— WHAT TO WORK ON —
Lift out each line of the data that holds "OpenSCAD".

— INPUT RECORDS —

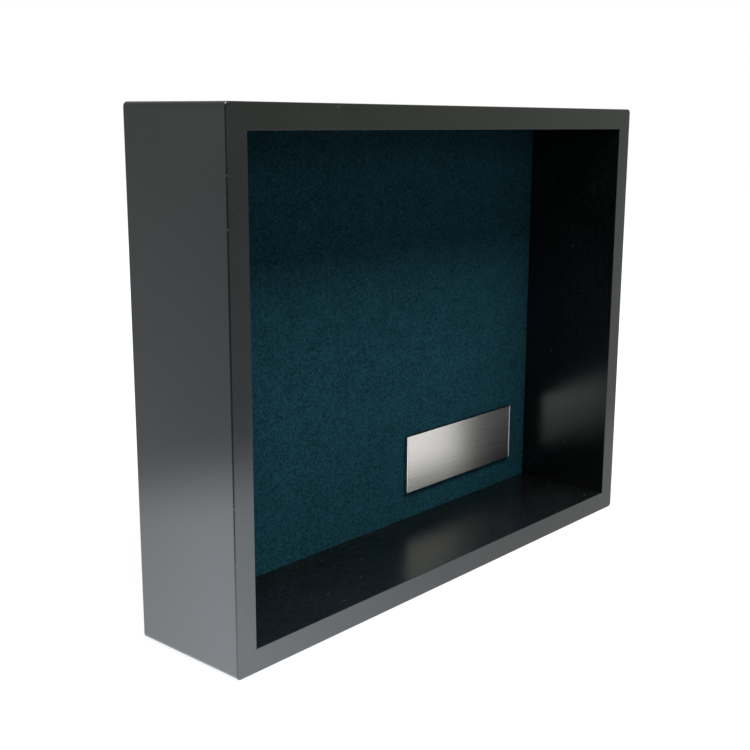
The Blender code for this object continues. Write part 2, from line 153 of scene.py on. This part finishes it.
dust = add_node(lacquer, "TexVoronoi", {
    "Vector": (place, "Object"), "Scale": 1 / DUST_SPACING})
dust_spot = add_node(lacquer, "Math", {
    0: (dust, "Distance"), 1: DUST_RADIUS / DUST_SPACING}, operation="LESS_THAN")
dust_color = add_node(lacquer, "Mix", {
    0: (dust_spot, 0), 6: (mottle_color, 2), 7: linear(DUST_GREY)}, data_type="RGBA")

# Wear: the arrises are chipped down to the grey undercoat in short stretches. The upper left
# corner in front carries a small pale spot.
CHIP_GREY = "#6f726e"
CHIP_LENGTH = 2.6 * MM
CHIP_REACH = 0.6 * MM
CHIP_START, CHIP_FULL = 0.62, 0.74
CORNER_SPOT_PALE = "#bfc1bc"
PALE_SPOT_CORNER = Vector((CASE_LOW.x, CASE_LOW.y, CASE_HIGH.z))
PALE_SPOT_RADIUS = 0.92 * MM

from_middle = add_node(lacquer, "VectorMath", {
    0: (place, "Object"), 1: CASE_MIDDLE}, operation="SUBTRACT")
out_from_middle = add_node(lacquer, "VectorMath", {0: (from_middle, 0)}, operation="ABSOLUTE")
in_from_faces = add_node(lacquer, "VectorMath", {
    0: CASE_HALF, 1: (out_from_middle, 0)}, operation="SUBTRACT")
depths = add_node(lacquer, "SeparateXYZ", {0: (in_from_faces, 0)})
from_upright = add_node(lacquer, "Math", {0: (depths, "X"), 1: (depths, "Y")})
from_long = add_node(lacquer, "Math", {0: (depths, "Y"), 1: (depths, "Z")})
from_arris = add_node(lacquer, "Math", {
    0: (from_upright, 0), 1: (from_long, 0)}, operation="MINIMUM")
chip_noise = add_node(lacquer, "TexNoise", {
    "Vector": (place, "Object"), "Scale": 1 / CHIP_LENGTH, "Detail": 3.0, "Roughness": 0.6})
chip_reach = add_node(lacquer, "MapRange", {
    "Value": (chip_noise, 0), "From Min": CHIP_START, "From Max": CHIP_FULL,
    "To Max": CHIP_REACH})
chip_spot = add_node(lacquer, "Math", {
    0: (from_arris, 0), 1: (chip_reach, 0)}, operation="LESS_THAN")
chip_color = add_node(lacquer, "Mix", {
    0: (chip_spot, 0), 6: (dust_color, 2), 7: linear(CHIP_GREY)}, data_type="RGBA")
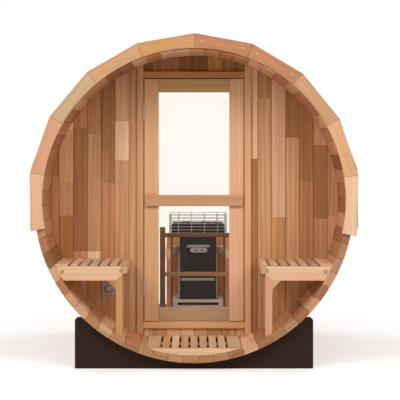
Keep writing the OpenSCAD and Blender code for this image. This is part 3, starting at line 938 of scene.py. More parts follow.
LEFT_RUNS = [
    [(1.37, "tan"), (GROUND, "tan")],
    [(1.46, "honey"), (1.22, "straw"), (GROUND, "tan")],
    [(1.28, "umber"), (1.08, "chestnut"), (GROUND, "russet")],
    [(1.38, "russet"), (0.66, "tan"), (0.57, "pale"), (GROUND, "amber")],
    [(1.42, "russet"), (1.15, "chestnut"), (0.83, "chestnut"), (0.66, "chestnut"), (GROUND, "rose")],
    [(1.41, "straw"), (1.09, "honey"), (0.88, "rose"), (GROUND, "gold")],
    [(1.12, "chestnut"), (GROUND, "russet")],
]
RIGHT_RUNS = [
    [(1.23, "straw"), (GROUND, "chestnut")],
    [(1.60, "amber"), (GROUND, "tan")],
    [(0.87, "peach"), (GROUND, "amber")],
    [(1.36, "chestnut"), (GROUND, "tan")],
    [(1.09, "chestnut"), (GROUND, "russet")],
    [(1.315, "tan"), (0.86, "chestnut"), (GROUND, "tan")],
    [(0.875, "tan"), (GROUND, "rose")],
]
# The boards over the door take the darkest shades: partly their own colour, and partly painted shade from the
# porch roof above them. The rear wall repeats them over its window.
OVER_DOOR_SHADED = ["cocoa", "umber", "umber", "cocoa", "cocoa", "gold", "umber", "chestnut"]
UNDER_DOOR = ["peach", "tan", "peach", "straw", "honey", "amber", "tan", "honey"]


def run_of_boards(wall, x0, x1, y, out, run, top=TOP, bottom=GROUND):
    """One board's width, made of pieces butted end to end"""
    x0, x1 = sorted((x0, x1))
    high = top
    for low, name in run:
        low = max(low, bottom)
        if low < high:
            wall.block(x0 + V_GAP / 2, x1 - V_GAP / 2, low, high, FACE_T, y, [name], axes=(X, Z, -out),
                       edge=V_EDGE, long_only=True)
        high = low


def side_runs(wall, side, start, first_w, runs, y, out):
    """Boards from an opening out to the staves, on one side"""
    edges = [start, start + first_w] + [start + first_w + PITCH * k for k in range(1, len(runs))]
    for near, far, run in zip(edges, edges[1:], runs):
        far = min(far, INNER_R)
        if far - near > SLIMMEST:
            run_of_boards(wall, side * near, side * far, y, out, run)


def middle_runs(wall, half, shades, y, out, bottom, top):
    """Boards above or below an opening"""
    count = len(shades)
    edges = [-half] + [PITCH * (k - count / 2) for k in range(1, count)] + [half]
    for x0, x1, name in zip(edges, edges[1:], shades):
        x0, x1 = max(x0, -half), min(x1, half)
        if x1 - x0 > SLIMMEST:
            run_of_boards(wall, x0, x1, y, out, [(bottom, name)], top=top, bottom=bottom)


def boarded_wall(name, seed, y0, y1, sides, start, middle, *nodes):
    """A wall with boards on both faces of its core, round an opening. Nodes are what it replaces."""
    wall = Timber(name, seed)
    half, z0, z1, over, under = middle
    for y, out in ((y0, -Y), (y1, Y)):
        for side, first_w, runs in sides:
            side_runs(wall, side, start, first_w, runs, y, out)
        middle_runs(wall, half, over, y, out, z1, TOP)
        middle_runs(wall, half, under, y, out, GROUND, z0)
    # The core takes the dark cocoa shade as painted shade for the joints between the boards.
    for x0, x1, low, high in ((-TOP, -start, GROUND, TOP), (start, TOP, GROUND, TOP), (-half, half, z1, TOP),
                              (-half, half, GROUND, z0)):
        wall.block(x0, x1, low, high, y1 - y0 - 2 * FACE_T, y0 + FACE_T, ["cocoa"], edge=0.0)
    return wall.finish("cabin", "wall_boards", cedar_board, *nodes)


print("runs of boards:", len(LEFT_RUNS), "left,", len(RIGHT_RUNS), "right")

# %% Front wall
wall_low, wall_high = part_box("front_wall_left")
header_low, header_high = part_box("door_trim")
WALL_Y0, WALL_Y1 = wall_low.y, wall_high.y
CASING_OUT, OPENING = -wall_high.x, header_high.x
doorway = (OPENING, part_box("front_wall_bottom")[1].z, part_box("front_wall_top")[0].z, OVER_DOOR_SHADED, UNDER_DOOR)
boarded_wall("front_wall", 14, WALL_Y0, WALL_Y1, ((-1, 0.050, LEFT_RUNS), (1, 0.042, RIGHT_RUNS)),
             CASING_OUT, doorway, "front_wall_left", "front_wall_right", "front_wall_top",
             "front_wall_bottom")

# %% [markdown]
# ## Rear wall
# The far end repeats the same boards round a tall window. Nothing else is known about that side, so it stays
# plain. Slim beads hold the pane in its opening.

# %% Rear wall and its window beads
rear_low, rear_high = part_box("rear_wall_left")
pane_low, pane_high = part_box("rear_glass")
WINDOW = pane_high.x
BEAD_W, BEAD_D = 0.014, 0.011
BEAD_SHADES = ["peach", "honey"]
boarded_wall("rear_wall", 15, rear_low.y, rear_high.y, ((-1, 0.062, RIGHT_RUNS), (1, 0.062, LEFT_RUNS)),
             WINDOW, (WINDOW, pane_low.z, pane_high.z, OVER_DOOR_SHADED[::-1], UNDER_DOOR),
             "rear_wall_left", "rear_wall_right", "rear_rails")


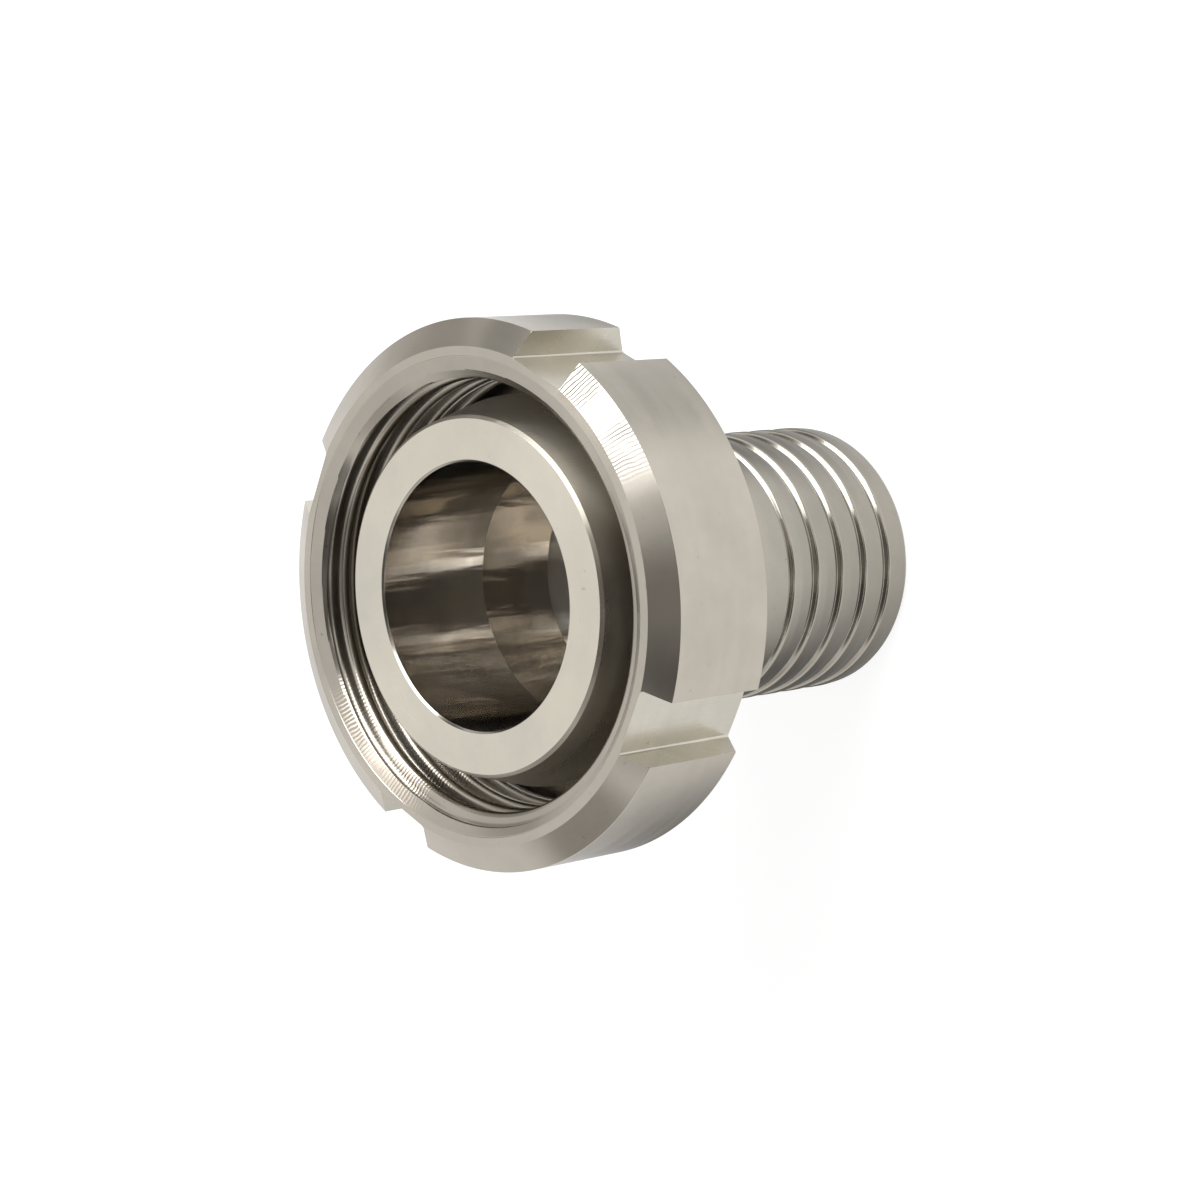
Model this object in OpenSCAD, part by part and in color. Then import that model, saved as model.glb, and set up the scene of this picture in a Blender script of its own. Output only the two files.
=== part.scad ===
// Hose connector: a one-piece hose tail with a tapered collar at its head,
// and the loose slotted nut that draws the collar onto a threaded pipe end.
// It stands on the end of the tail, its axis along Z, the nut's mouth upwards.

/* [Pipe and neck] */
// Bore of the pipe line, and of the collar and the neck behind it
pipe_bore = 38; // [30:0.5:60]
// Wall of the plain neck
neck_wall = 1.5; // [1.2:0.1:4]
// Length of the plain neck, from the last barb to the collar
neck_length = 30; // [26:0.5:80]
// Radius of the fillet between neck and collar
neck_fillet = 2; // [0.5:0.1:2.5]

/* [Hose barbs] */
// Number of lands that grip the hose
barb_count = 6; // [3:1:10]
// Distance from one barb to the next
barb_pitch = 5.4; // [4:0.1:9]
// Step from the neck down to the crest of a barb, on the radius
barb_step = 0.35; // [0:0.05:1]
// Fall of a barb's radius towards the tail's end
barb_fall = 0.3; // [0.1:0.05:0.6]
// Length of the cylindrical crest of a barb
barb_flat = 1.8; // [0.6:0.1:2.4]
// Depth of the groove behind a barb
groove_depth = 0.75; // [0.65:0.05:1.2]
// Width of the groove behind a barb
groove_w = 1.3; // [0.8:0.1:1.6]
// Wall of the tail under the crest of a barb
barb_wall = 2.65; // [2.2:0.05:5]
// Length of the nose, from the tail's end to the first groove
nose_length = 5.15; // [4.4:0.05:12]
// Radius of the rounding round the nose
nose_r = 1.8; // [0.5:0.1:1.9]
// Length of the land next to the neck
top_land = 2.95; // [2:0.05:6]

/* [Bore of the tail] */
// Depth of the pipe bore below the collar
bore_below_collar = 8.7; // [4:0.1:14]
// Length of the narrow bore that runs on above the barbs
bore_above_barbs = 9.3; // [4:0.1:11]
// Chamfer at both ends of the bore
bore_chamfer = 0.3; // [0.1:0.1:0.5]

/* [Collar] */
// Width of the ring on which the nut's seat pulls, past the nut's bore
seat_overlap = 3.1; // [2:0.1:6]
// Length of the collar along the axis
collar_length = 11; // [8:0.5:20]
// Angle of the collar's side to the axis
collar_taper = 15; // [5:1:20]
// Radius of the edge at the collar's back
collar_edge = 1.4; // [0.5:0.1:2]
// Bevel round the sealing face
face_bevel = 0.4; // [0.1:0.1:0.8]

/* [Union nut] */
// Radial play between the nut's bore and the neck
nut_play = 4.4; // [1:0.1:8]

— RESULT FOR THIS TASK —
Keep writing the OpenSCAD and Blender code for this image. This is part 3, starting at line 938 of scene.py. More parts follow.
Model this object in OpenSCAD, part by part and in color. Then import that model, saved as model.glb, and set up the scene of this picture in a Blender script of its own. Output only the two files.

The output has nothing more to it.